**To be done**. Look through the material below and count the lines with the string "this". Report only the count.

**Given entries**.
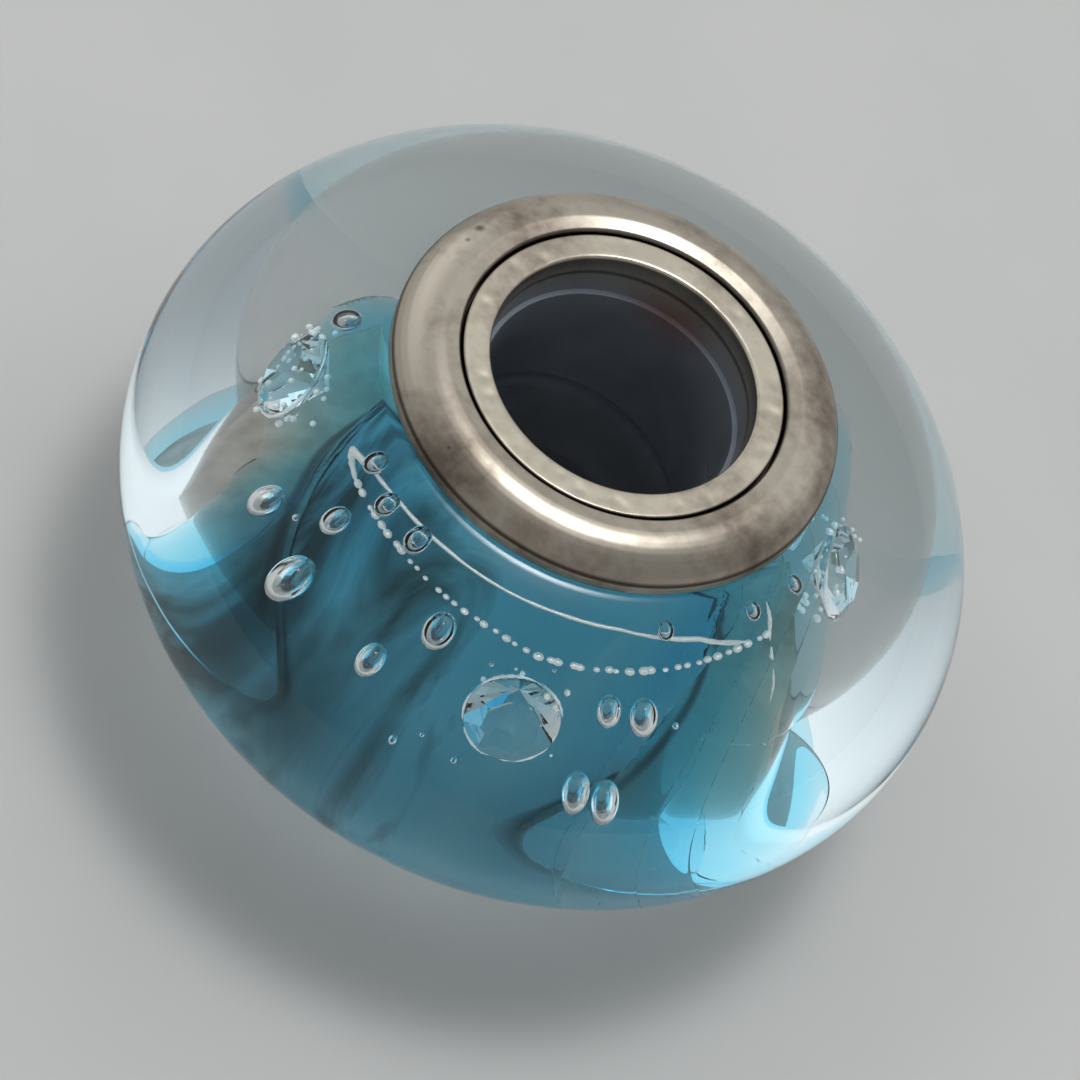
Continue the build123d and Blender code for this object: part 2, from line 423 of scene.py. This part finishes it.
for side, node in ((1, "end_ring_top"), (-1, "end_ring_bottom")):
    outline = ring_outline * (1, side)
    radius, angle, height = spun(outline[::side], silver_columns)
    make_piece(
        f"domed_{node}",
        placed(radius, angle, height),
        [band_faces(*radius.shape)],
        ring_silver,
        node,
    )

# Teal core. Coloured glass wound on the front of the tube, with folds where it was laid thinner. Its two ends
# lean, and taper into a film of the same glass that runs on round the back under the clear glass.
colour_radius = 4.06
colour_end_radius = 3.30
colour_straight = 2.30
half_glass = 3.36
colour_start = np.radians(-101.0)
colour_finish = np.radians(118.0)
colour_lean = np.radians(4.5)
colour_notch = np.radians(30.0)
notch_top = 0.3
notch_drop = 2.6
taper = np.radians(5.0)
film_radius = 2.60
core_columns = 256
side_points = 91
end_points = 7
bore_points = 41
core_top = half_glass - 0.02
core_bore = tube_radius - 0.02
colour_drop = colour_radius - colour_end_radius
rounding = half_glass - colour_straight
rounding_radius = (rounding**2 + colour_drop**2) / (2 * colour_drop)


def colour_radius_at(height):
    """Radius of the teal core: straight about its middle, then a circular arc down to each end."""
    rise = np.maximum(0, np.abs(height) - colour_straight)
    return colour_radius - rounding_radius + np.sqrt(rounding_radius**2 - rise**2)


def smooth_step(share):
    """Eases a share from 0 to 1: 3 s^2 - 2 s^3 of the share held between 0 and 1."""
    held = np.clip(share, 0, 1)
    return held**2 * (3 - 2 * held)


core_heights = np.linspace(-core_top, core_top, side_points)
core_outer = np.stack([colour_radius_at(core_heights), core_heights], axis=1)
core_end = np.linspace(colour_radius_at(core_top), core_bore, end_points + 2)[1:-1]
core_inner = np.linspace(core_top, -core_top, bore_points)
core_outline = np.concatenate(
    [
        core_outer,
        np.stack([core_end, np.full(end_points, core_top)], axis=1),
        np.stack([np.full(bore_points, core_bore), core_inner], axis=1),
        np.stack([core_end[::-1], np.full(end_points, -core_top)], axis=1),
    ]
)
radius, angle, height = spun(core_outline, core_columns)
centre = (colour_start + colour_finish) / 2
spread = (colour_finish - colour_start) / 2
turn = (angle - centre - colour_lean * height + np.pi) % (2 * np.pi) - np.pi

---

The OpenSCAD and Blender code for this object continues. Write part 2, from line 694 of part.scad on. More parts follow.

**Expected output**. 2